As mentioned in our discussion of electricity sector cap-and-trade options, we are aware that there is consideration, at both the regional and national levels, of upstream regulation for natural gas use. Should such a system be put in place, the programmatic approach we endorse today would still be compatible with an upstream system with minimal adjustments necessary.

While we recommend that the natural gas sector not now be included in a multi-sector GHG emissions cap-and-trade system at this time, we do not reject GPI's and NRDC/UCS's argument that eventual inclusion of all fossil fuels in a multi-sector cap-and-trade system could maximize its benefits. Taking a programmatic approach for the natural gas sector now would not preclude its future inclusion in a multi-sector GHG emissions cap-and-trade system.
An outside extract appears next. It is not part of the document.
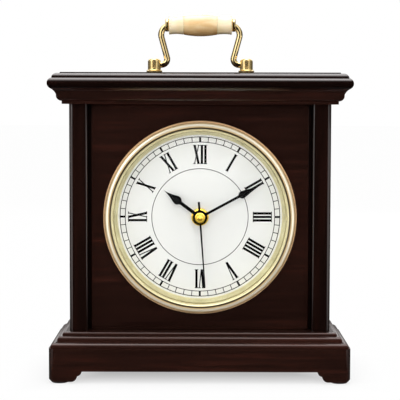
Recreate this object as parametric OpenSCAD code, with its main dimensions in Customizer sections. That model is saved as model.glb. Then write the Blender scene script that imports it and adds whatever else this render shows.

As California gains greater experience with a cap-and-trade system, regional and national frameworks are established, reporting protocols are adopted, and alternative lower-carbon sources of natural gas are developed, we expect that it will become appropriate to add the natural gas sector to the multi-sector GHG emissions allowance cap-and-trade system, and we expect to recommend inclusion of the natural gas end-use sector at that time.

4.4. Distribution of Allowances in a Cap-and-Trade System

El Paso/Mojave, IP, Lodi, SDG&E/SoCalGas, SMUD, and Southwest Gas filed comments that address the distribution of allowances in the natural gas sector if it is included in a GHG emissions cap-and-trade system. However, we need not address this issue since we recommend a programmatic approach that relies on direct emission reduction measures. In this approach, no distribution of allowances would be necessary.